The best example of this in India comes from the fuel oil retailing sector. Some time ago fuel retailing was opened up to private players. Reliance, Shell and Essar stepped into the sector and started establishing outlets through out India. But they could not compete with the three public sector giants Indian Oil, Bharat Petroleum and Hindustan Petroleum, because the public sector receives subsidies from the government to sell goods at suppressed prices. This happens in spite of the fact that the administered price mechanism was abolished some time ago. Ad nauseam calls to peg fuel prices to international oil prices remain as calls in the wilderness, due to political economy constraints.
Consequently, Reliance has shut down its outlets, while Shell and Essar continue to operate some of their outlets only in the hope that better sense might prevail on the government in the future. The simple thing would be to offer the same subsidies to the private sector also and level the playing field, but the government is unwilling to do this. They claim that when licences were awarded, this was a condition. It is also a violation of the fundamental right to equality under our Constitution. Imagine the huge costs of such outlets, which are either haemorrhaging or lying shut.
It is, therefore, necessary to carefully monitor wasteful state aids and subsidies that can be a big menace to a country?s economy and the governance regime. Since the poor do need state aid, such programmes should be done through more efficient means and through the demand side rather than the supply side.

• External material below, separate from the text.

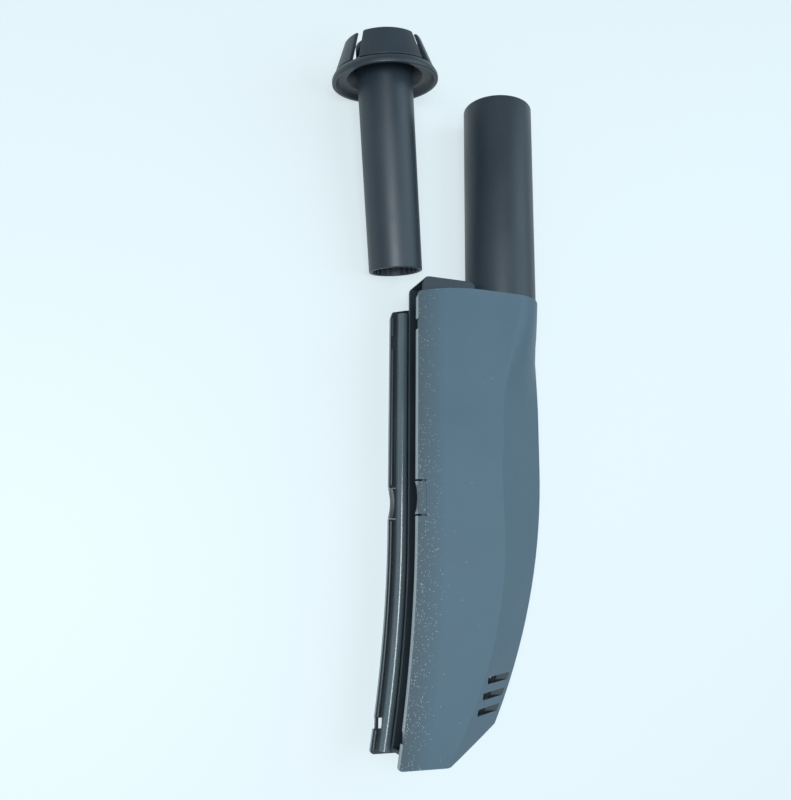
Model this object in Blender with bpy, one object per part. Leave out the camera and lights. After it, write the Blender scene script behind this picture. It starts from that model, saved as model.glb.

India is fraught with examples of distortion of competitive neutrality and wasteful subsidies and bailout packages. It is time we looked into the regulation of such grants as well, and wherever possible to provide cash support to the poor. The way forward is through the proposed National Competition Policy, which has addressed all these issues in depth. It is hoped that it will be adopted by the government sometime in not too distant a future.